Perang Antara Israel dengan kelompok pejuang militan Palestina, Hamas belum juga berakhir. Setelah sekitar 4 Bulan Israel menggempur Palestina di jalus Gaza yang kini merambat ke wilayah Rafah, membuat keuangan Israel “kedodoran”. Pasalnya biaya yang dihabiskan Israel untuk operasional perang, masih akan membengkak dan belum diketahui kapan perang akan usai.
Israel akan menempuh sejumlah langkah untuk meningkatkan belanja pertahanannya untuk menggempur Gaza. Israel berencana menambah utang US$ 60 miliar atau sekitar Rp 936 triliun (kurs Rp 15.600) tahun ini, menunda perekrutan pegawai pemerintah, dan menaikkan pajak. Dikutip dari Financial Times, Selasa (27/2), pemerintah Israel berencana meningkatkan belanja pertahanan tahun ini 55 miliar shekel (US$ 15 miliar). Angka tersebut naik 85% dari anggaran sebelum perang.
Kementerian Keuangan Israel menyatakan, hal tersebut akan mendorong belanja pertahanan menjadi 20% dari anggaran 2024, naik dari 13,5% sebelum perang. Rancangan anggaran 2024 sedang ditinjau oleh komite di parlemen dan diharapkan disahkan bulan depan.

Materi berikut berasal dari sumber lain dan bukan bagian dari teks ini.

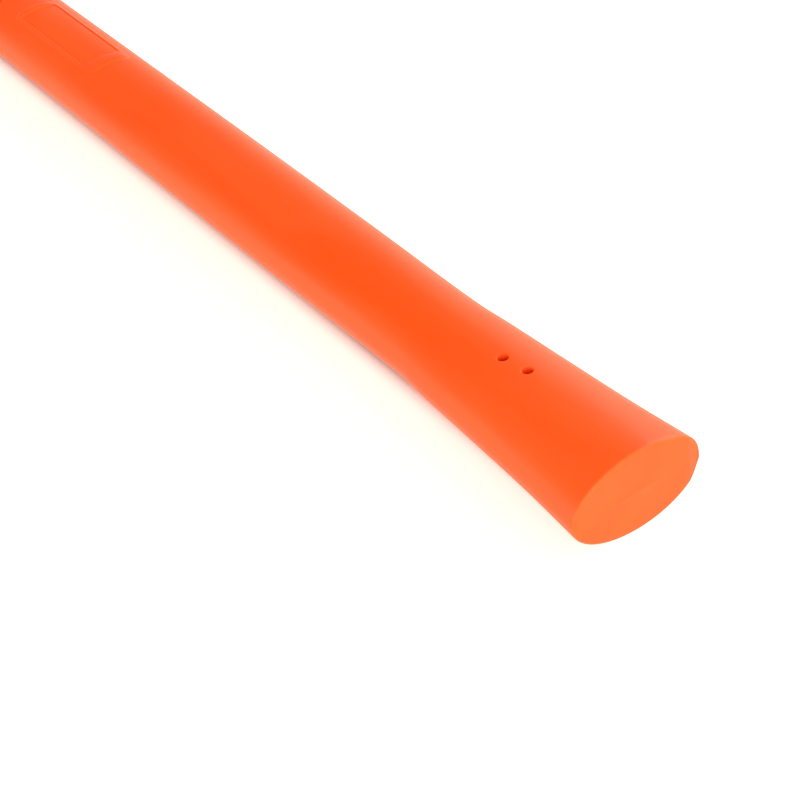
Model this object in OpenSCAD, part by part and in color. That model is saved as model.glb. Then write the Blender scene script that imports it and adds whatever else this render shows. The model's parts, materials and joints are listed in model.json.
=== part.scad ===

Komite yang terdiri dari para ahli dari luar pemerintah telah dibentuk untuk memberi nasihat mengenai belanja pertahanan di masa depan. Sementara itu, pendapatan negara pada 2023 mencapai 12 miliar shekel di bawah perkiraan. Di sisi lain, pemerintah meningkatkan pengeluaran 26 miliar shekel karena perang. Hal ini menyebabkan defisit keuangan yang cukup melebar. Untuk menutupi defisit tersebut, Israel membutuhkan dana segar agar operasional pemerintahan tetap bisa berjalan. Jalan Pintas yang diambil Israel adalah berhutang.
Dana tersebut termasuk tambahan US$ 4,7 miliar untuk pertahanan ketika Kementerian Keuangan mengeluarkan izin khusus yang memungkinkan pemerintah beroperasi di luar anggaran segera setelah serangan Hamas pada 7 Oktober.
Dalam upaya untuk menyeimbangkan pembukuan, kementerian berencana menaikkan pajak pertambahan nilai dari 17% menjadi 18% pada 2025. Sementara tahun ini dan tahun depan kementerian akan menaikkan pajak seperti pajak rokok dan perbankan, membekukan perekrutan pegawai pemerintah, dan menunda kenaikan upah di sektor publik.